What It Means for Investors

For everyday investors, the June gloom for the Magnificent Seven is a reminder that no stock is invincible. Even the biggest tech companies can face headwinds when market sentiment shifts. The key takeaway is that the AI spending boom is a double-edged sword: it benefits chipmakers and other suppliers today, but it depends on continued spending by the tech giants tomorrow.

Memory chip makers have been leading the charge this year. Sandisk has surged sevenfold, while Micron, Intel, Western Digital, and Seagate have all more than tripled. But that momentum will only last if Big Tech keeps spending. If the AI investment cycle slows, those gains could reverse quickly.

Investors are also rotating out of tech and into other sectors. Banks and industrial firms have seen increased buying as money flows away from the Magnificent Seven. This rotation could make the broader market rally more sustainable, since it spreads risk across more sectors rather than relying on just a handful of tech stocks.
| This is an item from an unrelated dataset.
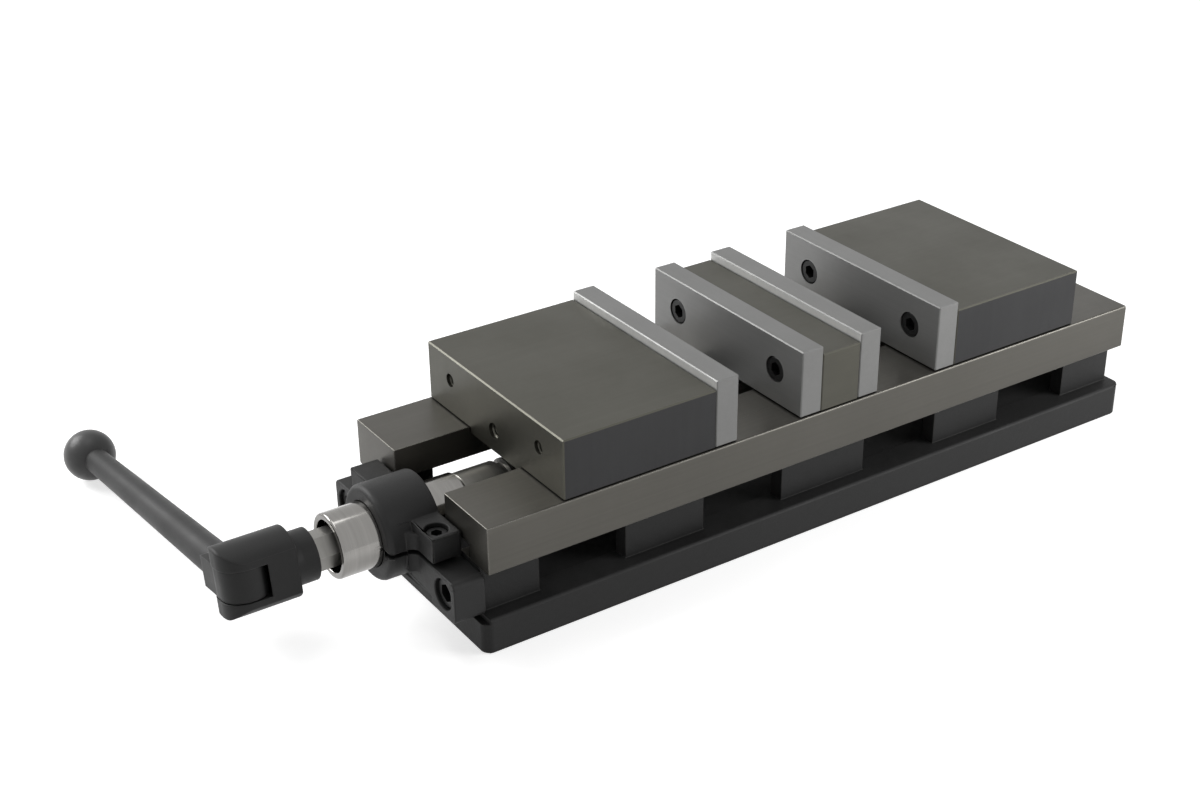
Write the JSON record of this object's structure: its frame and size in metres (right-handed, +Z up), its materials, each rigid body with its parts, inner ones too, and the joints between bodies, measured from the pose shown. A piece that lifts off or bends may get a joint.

The Bigger Picture: A Market in Transition

The Magnificent Seven's decline in June is part of a larger trend. For years, these stocks were the engine of the US market, but their influence is waning. As investors diversify, the market becomes less vulnerable to a single sector's downturn.

This shift is healthy for long-term investors. A rally that depends on just a few stocks is inherently fragile. If the rotation continues, the market could see broader participation, which tends to be more sustainable.

However, the Bank for International Settlements' warning about AI overinvestment is a cautionary note. If the AI spending boom turns out to be a bubble, the fallout could hit not just the Magnificent Seven but also the chipmakers and other companies that have benefited from their spending.

For now, investors are watching closely. The June sell-off may be a temporary blip, or it could be the start of a larger correction. Either way, the message is clear: the AI spending story is entering a new, more uncertain phase.